Our exports of thermal coal are increasingly directed at developing countries willing to tolerate its carbon emissions, but a slower level of global economic growth, and India’s increasing determination to stop importing coal, may mean the Coalition’s goal of boosting exports of Australia’s worst contributor to the climate emergency come to nothing. The government will be hoping the oil price picks up soon to bolster our LNG exports.

Lower temporary and permanent immigration will also hurt construction, where new residential housing has been a mainstay of jobs in our third biggest employer. The level of residential construction activity had been declining since 2018. Any impact on housing prices — which both the government and the Reserve Bank were relying on to spur growth before the virus hit — will also have flow-on effects on consumer confidence.

With the big-employing sectors of education and construction unlikely to generate big growth, and the big mineral and energy export sectors not job-intensive enough to make a difference, we’ll be relying on health and social care to continue to drive employment growth — even more so than in 2016-18 when health and education accounted for a huge part of the jobs boom former prime minister Malcolm Turnbull can claim as his main legacy. On pre-virus growth rates, health and social care will provide one in seven jobs in Australia in the 2020s.

The fly in the ointment is that many of those workers were temporary or permanent migrants who are at risk from tighter border controls. That’s likely to see health and social care maintain its position as the area of strongest wages growth (to the rage of The Australian Financial Review, which wants doctors’ and nurses’ salaries and conditions cut) with fewer available workers to fill positions.

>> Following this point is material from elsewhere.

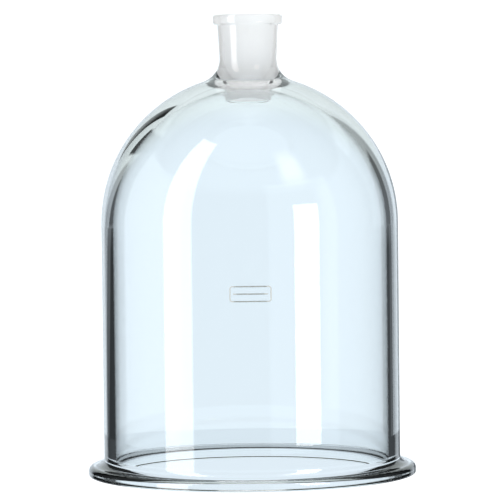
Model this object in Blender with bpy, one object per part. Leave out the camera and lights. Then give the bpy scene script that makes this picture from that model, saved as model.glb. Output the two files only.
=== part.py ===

Health and social care, of course, are either government-run or heavily government-funded. Despite the calls for an embrace of neoliberalism now coming from business and the Coalition, it has been government that has saved the country, and government will be a key driver of employment in a post-pandemic world. The old adage of the post-war years that a government job was safe and offered high income may again be the mantra in the recovery.

Indeed lower immigration is likely to mean wages growth won’t deteriorate by as much as a rise in unemployment might suggest.

Expect a lot of pressure from business not merely to return to a neoliberal agenda of corporate tax cuts, attacks on wages and conditions and deregulation, but to reopen Australia’s borders so that temporary and permanent migrants push wages down and lift demand.

But given how tepid the economy was before the crisis due to deliberate wage stagnation policies, it’s not at all clear where economic growth will come from once normality, of a kind, is restored.